Q. Do I ever need physical acquisition? Why is it better than logical?

A. Physical acquisition returns more data than logical acquisition. The keychain can only be completely decrypted with physical acquisition. In addition, some files on the device are locked and not being copied with logical acquisition, while physical acquisition operates at a lower level and acquires the complete image of the device.

Q. With physical acquisition, is it possible to recover the data that have been deleted from the device (such as photos)?

A. For iOS 4/5/6 – unfortunately, no. Sometimes, however, you can restore deleted messages (SMS and iMessage) and some other data stored in SQLite databases (you would need 3rd party forensic software for that, though).

Q. In brief, what is the typical usage of the Toolkit, and where should I start from?

A. The first step depends on the model of your iOS device. For iPhone 4 and older devices, you should enter the device into the DFU mode and load RAMdisk into it (see the manual for details). For iPhone 4S+, you need to jailbreak the device and install OpenSSH. Then, the typical steps are:

  1. Break the passcode (if it is set and not known) via menu item [3]. Without the passcode some information cannot be decrypted; however, this step is still optional.
  2. Obtain device keys and keychain data (menu item [4]).
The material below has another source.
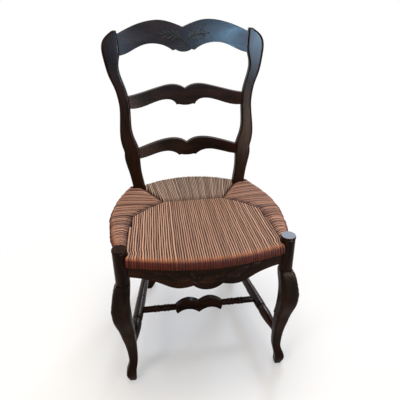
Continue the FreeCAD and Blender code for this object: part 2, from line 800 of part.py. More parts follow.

This is mandatory. Without the keys, neither keychain nor device image can be decrypted.
  3. Decrypt the keychain (menu item [5]). This is not needed if you only need to acquire and decrypt the image of the device file system. However, there is a lot of critical data in the keychain such as backup password, passwords to all Wi-Fi access points the device ever connected to, mail (SMTP, POP3 and IMAP) passwords, sometimes the password to Apple ID, passwords entered into Web forms, etc.
  4. Create an image of the disk (menu item [6]) and decrypt it ([7]), or create a tarball (logical acquisition).
  5. Reboot the device (you can do that either by selecting menu item [9] in the Toolkit, or by keeping pressing [Home] and [Sleep] buttons on the device for some time).
  6. Wait while the process finishes, which can take up to 40 minutes for a 32-GB device.